Debra Franko, program director for the Harvard Eating Disorders Center, has written extensively about detecting and managing eating disorders in pregnancy. In the June 2000 issue of Obstetrics and Gynecology, she and co-author Emily Spurrell suggested three warning signs obstetricians should watch for: “Lack of weight gain in two consecutive visits in the second trimester, history of an eating disorder and hyperemesis gravidarum,” that severe vomiting associated with pregnancy. They recommended a team approach to treatment where the patient works with her OB, a mental health professional, and a nutritionist. With the exception of a few setbacks, it was that three-pronged approach which helped Watts through her first pregnancy.
Navigating the Postpartum Period
Women with eating disorders are especially vulnerable to postpartum depression since about half have also suffered from depression at some point before pregnancy. And while eating disorder symptoms tend to dissipate during pregnancy, they may resurface after the baby is born. Dr. Kim Pearson, a perinatal and reproductive psychiatrist at Massachusetts General Hospital in Boston, explains, “They may have worked very hard not to have symptoms during pregnancy. Then, afterwards, if they’re really struggling with their new role and new body, that can make symptoms worse.”

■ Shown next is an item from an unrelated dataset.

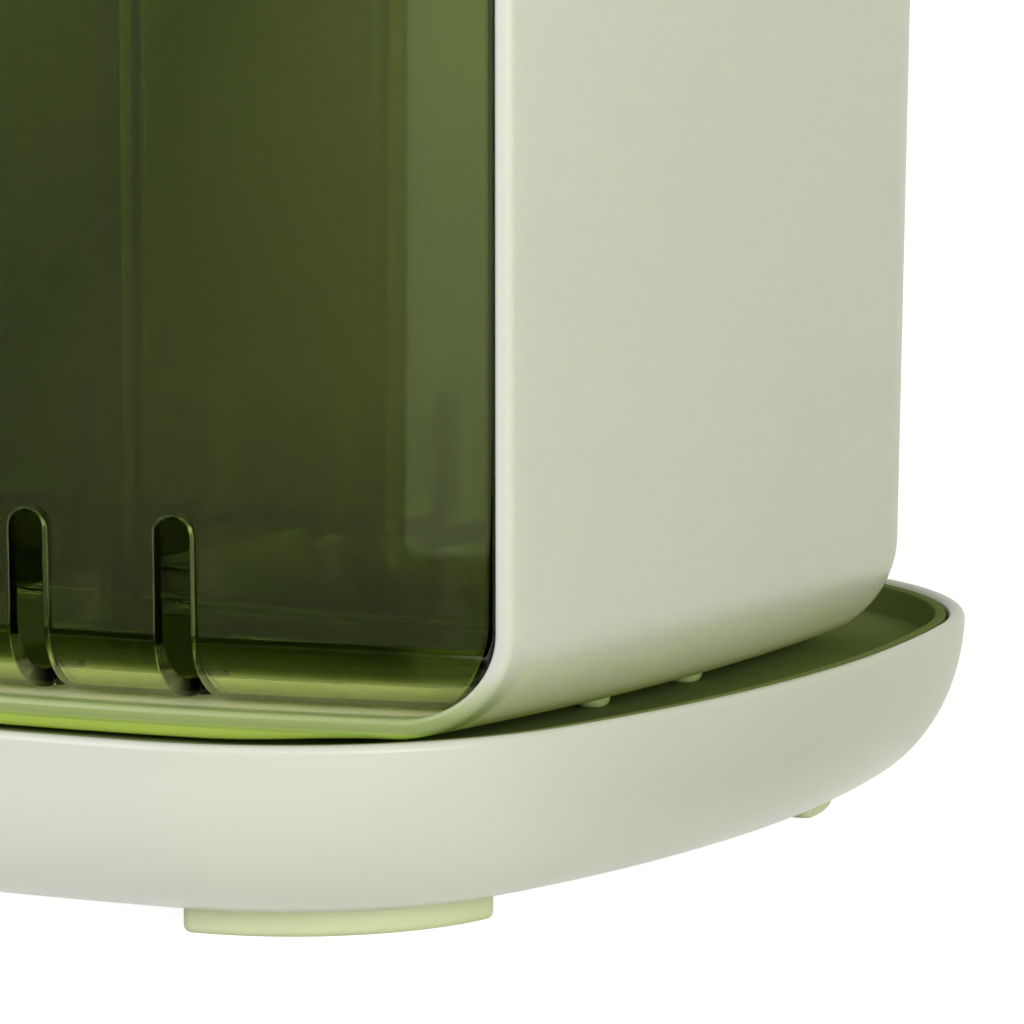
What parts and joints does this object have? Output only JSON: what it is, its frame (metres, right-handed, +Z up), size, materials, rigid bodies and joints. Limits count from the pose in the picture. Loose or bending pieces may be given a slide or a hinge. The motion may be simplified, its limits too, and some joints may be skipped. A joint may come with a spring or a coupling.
{
  "type": "utensil holder with drain tray",
  "caption": "Upright two-bin utensil holder with see-through drained bins and dividers in an open-fronted shell, standing on a slotted plate in a saucer-like drain tray.",
  "frame": {"origin": "on the table under the middle of the tray", "axes": "+Z up, +X to the right along the width, -Y towards the open front of the shell"},
  "size_m": [0.1936, 0.1652, 0.164],
  "materials": {
    "tray": "satin moulded plastic, cream",
    "foot": "moulded plastic, slightly greener cream",
    "plate": "satin dark green plastic",
    "shell": "satin moulded plastic, cream",
    "pad": "pale green plastic",
    "container": "glossy see-through dark green plastic",
    "divider": "glossy see-through dark green plastic"
  },
  "bodies": {
    "tray": {"tray_basin": "tray", "foot_front_right": "foot", "foot_front_left": "foot", "foot_rear_right": "foot", "foot_rear_left": "foot"},
    "plate": {"drain_plate": "plate"},
    "shell": {"holder_shell": "shell", "shell_pad_front_right": "pad", "shell_pad_front_left": "pad", "shell_pad_rear_right": "pad", "shell_pad_rear_left": "pad"},
    "front_bin": {"front_container": "container"},
    "rear_bin": {"rear_container": "container"},
    "front_bin_divider": {"front_divider": "divider"},
    "rear_bin_divider": {"rear_divider": "divider"}
  },
  "joints": [
    {"name": "plate_lift", "type": "slide", "parent": "tray", "child": "plate", "axis": [0, 0, 1], "range_m": [0, 0.05]},
    {"name": "shell_lift", "type": "slide", "parent": "plate", "child": "shell", "axis": [0, 0, 1], "range_m": [0, 0.06]},
    {"name": "front_container_lift", "type": "slide", "parent": "shell", "child": "front_bin", "axis": [0, 0, 1], "range_m": [0, 0.16]},
    {"name": "rear_container_lift", "type": "slide", "parent": "shell", "child": "rear_bin", "axis": [0, 0, 1], "range_m": [0, 0.16]},
    {"name": "front_divider_lift", "type": "slide", "parent": "front_bin", "child": "front_bin_divider", "axis": [0, 0, 1], "range_m": [0, 0.16]},
    {"name": "rear_divider_lift", "type": "slide", "parent": "rear_bin", "child": "rear_bin_divider", "axis": [0, 0, 1], "range_m": [0, 0.16]}
  ]
}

Dr. Diana Dell of Duke University adds that when these women were pregnant, society said it was OK for them to eat more and gain weight. “Once the baby is out, that cultural protection is gone. Plus, there is cultural pressure to regain the previous level of thinness,” notes Dell. Just think of all the post-baby photos of any celebrity who has recently given birth. Do they ever look like they’re even wearing maternity clothes a few months postpartum? For most women, it takes a while—sometimes up to nine months or longer—to lose all of their pregnancy weight.